12 Replies Latest reply on Jan 15, 2013 10:34 AM by clebert.suconic

    Possible Bug where Producer threads hang in ClientProducerCreditsImpl.acquireCredits

    manu_1185

      Hi,

       

      We are using hornetq version 2.2.14 Final in our production environment. In the last few days, our user count has increased quite a bit and every day our server hangs because all the producer threads are blocked. Given below is the stack trace (I was able to reproduce it with somewhat larger messages. See below):

       

      "pool-5-thread-100" prio=10 tid=0x00007fc694112000 nid=0x7599 waiting on condition [0x00007fc62cb4a000]

         java.lang.Thread.State: WAITING (parking)

              at sun.misc.Unsafe.park(Native Method)

              - parking to wait for  <0x000000050098fb68> (a java.util.concurrent.Semaphore$NonfairSync)

              at java.util.concurrent.locks.LockSupport.park(LockSupport.java:186)

              at java.util.concurrent.locks.AbstractQueuedSynchronizer.parkAndCheckInterrupt(AbstractQueuedSynchronizer.java:838)

              at java.util.concurrent.locks.AbstractQueuedSynchronizer.doAcquireSharedInterruptibly(AbstractQueuedSynchronizer.java:998)

              at java.util.concurrent.locks.AbstractQueuedSynchronizer.acquireSharedInterruptibly(AbstractQueuedSynchronizer.java:1304)

              at java.util.concurrent.Semaphore.acquire(Semaphore.java:468)

              at org.hornetq.core.client.impl.ClientProducerCreditsImpl.acquireCredits(ClientProducerCreditsImpl.java:74)

              at org.hornetq.core.client.impl.ClientProducerImpl.doSend(ClientProducerImpl.java:305)

              at org.hornetq.core.client.impl.ClientProducerImpl.send(ClientProducerImpl.java:142)

              at org.hornetq.jms.client.HornetQMessageProducer.doSend(HornetQMessageProducer.java:451)

              at org.hornetq.jms.client.HornetQMessageProducer.send(HornetQMessageProducer.java:246)

              at com.bsb.hike.pubsub.jms.JMSProducer.send(JMSProducer.java:129)

              at com.bsb.hike.pubsub.jms.JMSProducer.send(JMSProducer.java:117)

              at com.bsb.hike.pubsub.ProducerPool$MessageSendTask.run(ProducerPool.java:150)

              at java.util.concurrent.ThreadPoolExecutor.runWorker(ThreadPoolExecutor.java:1110)

              at java.util.concurrent.ThreadPoolExecutor$Worker.run(ThreadPoolExecutor.java:603)

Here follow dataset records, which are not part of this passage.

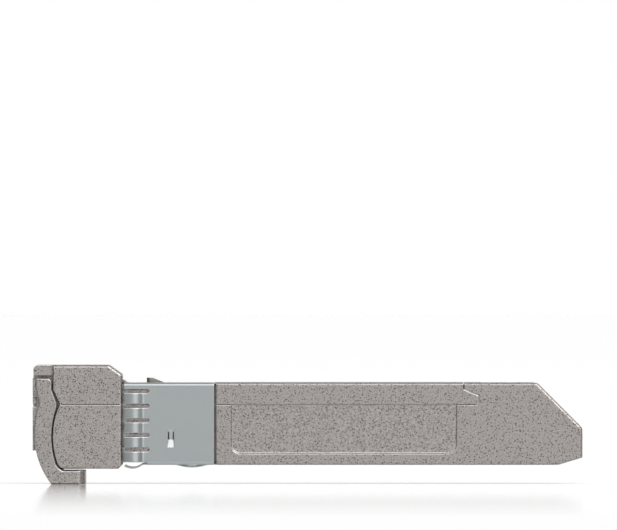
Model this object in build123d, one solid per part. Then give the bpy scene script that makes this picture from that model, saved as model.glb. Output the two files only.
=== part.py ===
"""Small form-factor pluggable optical transceiver with a two-port fibre head and a lever latch.

The module lies as it is pictured: the latch side is up and the lever's foot is down.
X runs from the head to the tail, Z is up, and the origin is under the middle, level with the lever's foot.
The sizes below give a body 13.4 mm wide and 8.5 mm high, and a board that ends 41.8 mm behind the latch shoulder.
"""

from build123d import *
from math import asin, atan2, cos, degrees, hypot, pi, radians, sin, sqrt
import os

os.makedirs("parts", exist_ok=True)

# Lengths of the head, of the seat for the cage's edge, and from the latch shoulder to the tail, in millimetres
head_length = 9.25
stop_to_shoulder = 2.5
shoulder_to_tail = 45.0
foot_to_body = 2.0

# Fibre ports, which with their walls set the body's width and height
port_pitch = 6.25
port_width = 4.7
port_height = 4.65
port_depth = 10.0
port_side_wall = 0.425
port_back_wall = 0.8
port_lead_in = 0.2
catch_width = 2.7
catch_height = 1.35
catch_depth = 5.3
catch_floor = 0.25
catch_pocket_width = 4.3
catch_pocket_start = 3.2
catch_pocket_length = 1.7
board_depth = 2.25

# Outer form of the body
edge_round = 0.3
tail_slope = 4.7
tail_corner_round = 0.7
tail_bevel_length = 2.5
tail_bevel_height = 0.75

# Head
head_step = 0.25
head_rise = 1.8
head_drop = 0.4
head_back_slope_length = 1.39
head_back_slope_height = 0.98
head_front_bevel = 0.28
head_low_bevel = 0.4
rim_proud = 0.085
rim_root = 0.5
rim_top_below_head = 1.3
rim_low_above_head = 1.88
access_depth = 1.78
shelf_inset = 0.45
shelf_length = 2.1
shelf_bottom_below_head = 1.08
notch_height = 1.03
notch_above_split = 0.76
notch_depth = 0.45
notch_width = 0.7

# Walls and the parting joint
floor_thickness = 0.8
roof_thickness = 0.7
skirt_thickness = 0.7
seam_bevel = 0.14
fit_gap = 0.03
cover_end_from_tail = 12.3
cover_end_wall = 1.6
cover_end_gap = 0.12
hook_reach = 1.62
hook_neck = 0.75
hook_slope_height = 0.65
hook_nose_round = 0.3
bridge_length = 1.92

# Recessed panel on each side
panel_from_collar = 1.85
panel_to_hook = 0.775
panel_above_low = 1.27
panel_depth = 0.15
panel_corner = 0.85

# Sheet-metal spring collar and its seat
sheet = 0.15
collar_to_shoulder = 6.975
collar_front_gap = 0.2
collar_end_gap = 0.05
relief_width = 0.25
relief_depth = 0.45
relief_margin = 0.12
collar_bend = 0.35
seat_corner = 0.15
slot_width = 0.45
slot_bevel = 0.14
finger_pitch = 1.505
side_fingers = 5
low_fingers = 8
first_slot_depth = 0.9
slot_root_to_shoulder = 0.075
side_finger_well = 0.5
low_finger_well = 0.26
finger_flat = 0.3
finger_crest = 0.4
finger_crest_back = 0.89
finger_root_round = 0.5
finger_tip_round = 1.8
latch_window_side_gap = 0.4
latch_window_back = 2.4
window_corner = 0.4
collar_seam = 0.1
dimple_from_collar_end = 4.45
dimple_window_width = 0.65
dimple_window_height = 1.86
dimple_centre_below_top = 5.72
dimple_fold_below_centre = 0.16
dimple_waist = 0.4
dimple_shoulder = 0.31
dimple_depth = 0.35
dimple_seat_gap = 0.1
contact_arm_width = 1.6
contact_arm_length = 4.1
contact_arm_pitch = 6.8
contact_arm_root = 0.4
contact_arm_rise = 0.29
contact_arm_slit = 0.25
contact_arm_round = 1.5
contact_arm_tip = 0.34

# Lever: its front edge's distance behind the rim at each height, and its width there
lever_thickness = 0.95
lever_side_gap = 0.1
lever_bevel = 0.1
lever_travel = 90.0
arm_top_gap = 0.3
arm_top_setback = 0.395
arm_hip_setback = 0.375
arm_hip_height = 1.5
arm_width = 1.62
knee_setback = 0.745
knee_width = 1.765
knee_height = 0.11
knee_flat = 0.41
belly_setback = 0.185
belly_width = 1.81
belly_height = 3.2
calf_setback = 0.745
calf_width = 1.68
calf_height = 0.5
shin_setback = 1.275
shin_width = 1.405
shin_drop = 0.6
toe_setback = 1.935
instep_width = 1.235
foot_gap = 0.19
foot_length = 3.5
foot_corner = 0.9
foot_round = 0.12
arm_top_round = 0.5
arm_front_round = 0.2
arm_bend_round = 0.6
lever_gap = 0.11
arm_back_gap = 0.16
knee_gap = 0.365
ankle_gap = 0.19
pocket_bend_setback = 2.575
pocket_bend_drop = 0.7
pocket_foot_setback = 3.1

# Hinge and the cam on each hinge stub
pivot_from_front = 1.175
pivot_below_top = 2.2
stub_radius = 0.8
running_gap = 0.04
cam_base = 0.37
cam_round = 0.7
cam_gap = 0.02
cam_width = 1.2
cam_points = 6

# Rocker that the cams tip, with the latch boss
rocker_travel = 4.8
rocker_pivot_back = 5.375
rocker_pivot_above_split = 2.05
rocker_width = 4.4
rocker_side_gap = 0.2
rocker_hub_half = 0.5
rocker_hub_depth = 0.525
rocker_neck = 1.0
rocker_back_rise = 0.43
trunnion_radius = 0.45
trunnion_length = 0.8
trunnion_end_gap = 0.1
tee_side_gap = 0.3
tee_length = 1.4
tee_reach = 0.8
tee_thickness = 0.5
tail_arm_width = 3.4
tail_arm_setback = 0.6
tail_arm_step = 0.95
tail_arm_root_gap = 0.6
tail_arm_tip_gap = 0.95
tail_arm_end = 0.15
boss_width = 2.6
boss_height = 0.5
boss_length = 1.95
boss_flat = 0.7
boss_corner = 0.4

# Rocker tunnel in the cover
tunnel_floor_above_split = 0.75
chamber_floor_gap = 0.25
chamber_length = 2.4
chamber_wall = 1.3
tunnel_roof = 0.6
tunnel_lap = 0.5
tunnel_step = 1.0
tunnel_back_clearance = 0.12
channel_beyond_boss = 0.4

# Flat spring over the rocker
leaf_thickness = 0.12
leaf_width = 3.6
leaf_length = 3.8
leaf_setback = 0.6
leaf_gap = 0.01
leaf_press_gap = 0.02
leaf_root_round = 0.8

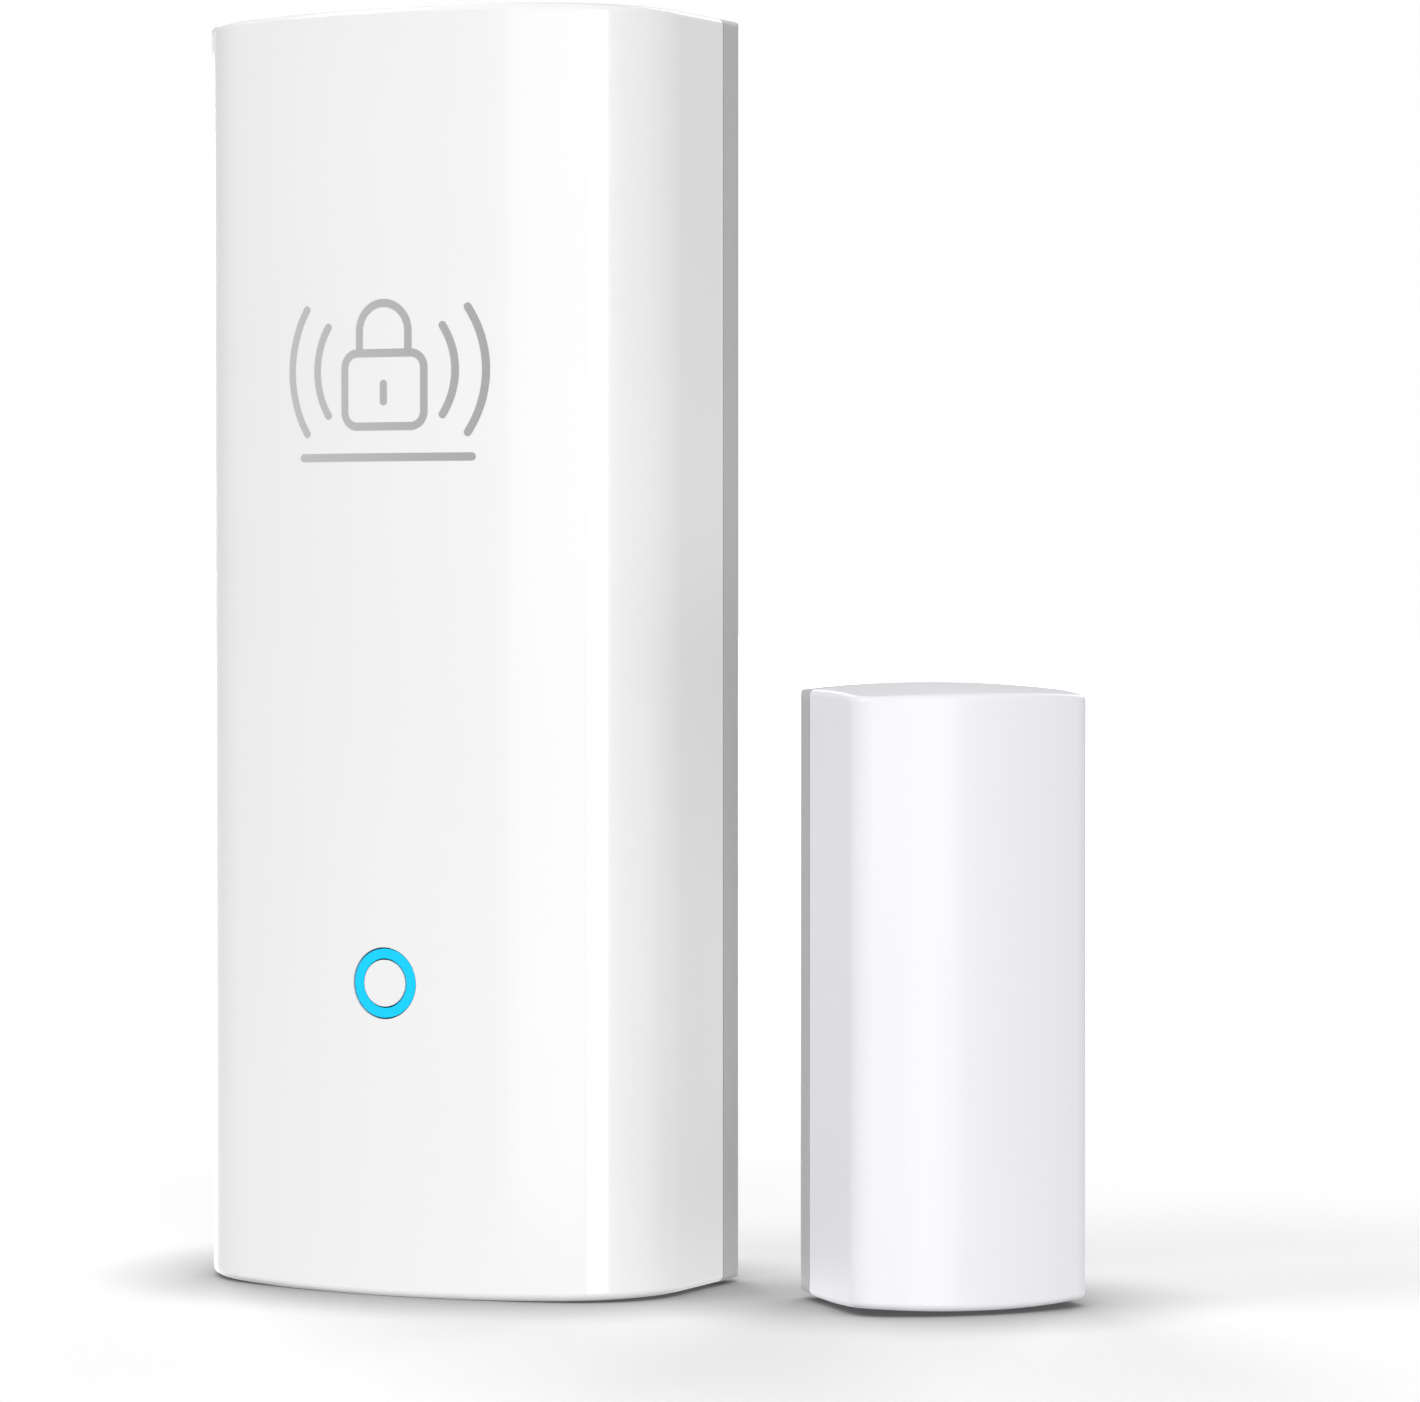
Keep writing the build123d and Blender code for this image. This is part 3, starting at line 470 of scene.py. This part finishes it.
CROWN_RADIUS = 41.0
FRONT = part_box("front_housing")[0].y * 1000
INK_SUNK = 0.01


def crown(x, z):
    """The Y just inside the sensor unit's crowned front at an X, in millimetres."""
    return FRONT + CROWN_RADIUS - math.sqrt(CROWN_RADIUS**2 - x * x) + INK_SUNK


def flat(level):
    """A height for add_stroke that is the same everywhere, in millimetres."""
    return lambda x, z: level


def rounded_rectangle(centre, size, radius):
    """Points round a rectangle, close enough to follow a curved surface."""
    half_x, half_z = size[0] / 2 - radius, size[1] / 2 - radius
    points = []
    for sign_x, sign_z, first in ((1, 1, 0), (-1, 1, 90), (-1, -1, 180), (1, -1, 270)):
        corner = (centre[0] + sign_x * half_x, centre[1] + sign_z * half_z)
        turn = arc(corner, radius, first, first + 90, 10)
        if points:
            points += straight(points[-1], turn[0])[1:-1]
        points += turn
    return points + straight(points[-1], points[0])[1:-1]


def straight(first, last, count=12):
    """Evenly spaced points from first to last."""
    run, rise = last[0] - first[0], last[1] - first[1]
    return [(first[0] + run * i / count, first[1] + rise * i / count) for i in range(count + 1)]


INK_WIDTH = 0.56
INK_THICKNESS = 0.025
LOCK_MIDDLE = (0, 17.9)
LOCK_SIZE = (6.2, 5.0)
SHACKLE_RADIUS = 1.9
SHACKLE_SPAN = (20.6, 21.9)
SIGNAL_MIDDLE = (0, 19.2)
SIGNAL_RADII = (5.4, 7.6)
SIGNAL_HALF_ANGLE = 34
RULE_HALF = 6.6
RULE_HEIGHT = 13.3


def make_mark():
    """A plain padlock between two pairs of signal arcs, over a rule: a generic security sign."""
    work = bmesh.new()
    low, high = SHACKLE_SPAN
    shackle = straight((-SHACKLE_RADIUS, low), (-SHACKLE_RADIUS, high), 4)
    shackle += arc((0, high), SHACKLE_RADIUS, 180, 0)
    shackle += straight((SHACKLE_RADIUS, high), (SHACKLE_RADIUS, low), 4)
    keyhole = straight((0, 18.3), (0, 17.1), 3)
    rule = straight((-RULE_HALF, RULE_HEIGHT), (RULE_HALF, RULE_HEIGHT), 30)
    lines = [shackle, keyhole, rule]
    for radius in SIGNAL_RADII:
        for side in (0, 180):
            first, last = side - SIGNAL_HALF_ANGLE, side + SIGNAL_HALF_ANGLE
            lines.append(arc(SIGNAL_MIDDLE, radius, first, last))
    for line in lines:
        add_stroke(work, line, INK_WIDTH, crown, INK_THICKNESS)
    lock = rounded_rectangle(LOCK_MIDDLE, LOCK_SIZE, 1.0)
    add_stroke(work, lock, INK_WIDTH, crown, INK_THICKNESS, closed=True)
    return add_piece("front_mark", work, printed_mark(), "sensor_unit")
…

              at java.lang.Thread.run(Thread.java:679)

       

      It starts working after a restart but happens again after sometime. We are using BLOCK in address-full-policy, and max-size-bytes is 1GB for all addresses. Initially we though that queues might be getting full. But we have verified using the management API that queue size is very less (<100) or 0 all the time; even when this problem comes (since in our application, we are always consuming). So it is not the issue of queue getting full.

       

      Some of our recorded stats showed that when users are sending large messages....the issue comes around that time. So I ran some tests with larger messages messages and I was able to reproduce this. In my test, max-size-bytes was configured to be 100MB (for all addresses....though I was using only 1 queue in persistent mode with persistent messages). 10 clients were sending messages (at an interval of 5 secs between messages). Each client send 100 messages (so the total number of messsages was 1000). I tried different message sizes. It ran fine for message size of 10 KB and 15 KB. But when I increased the message size to 20 KB, out of 1000 messages, only a few were received (ranging from 15-150 in different tests) . All the producer threads were blocked in acquireCredits. It seems that somehow server is not sending more credits to producers even though queue is not full.

       

      Is this a bug or can we fix this by changing some configuration? Any help would be appreciated.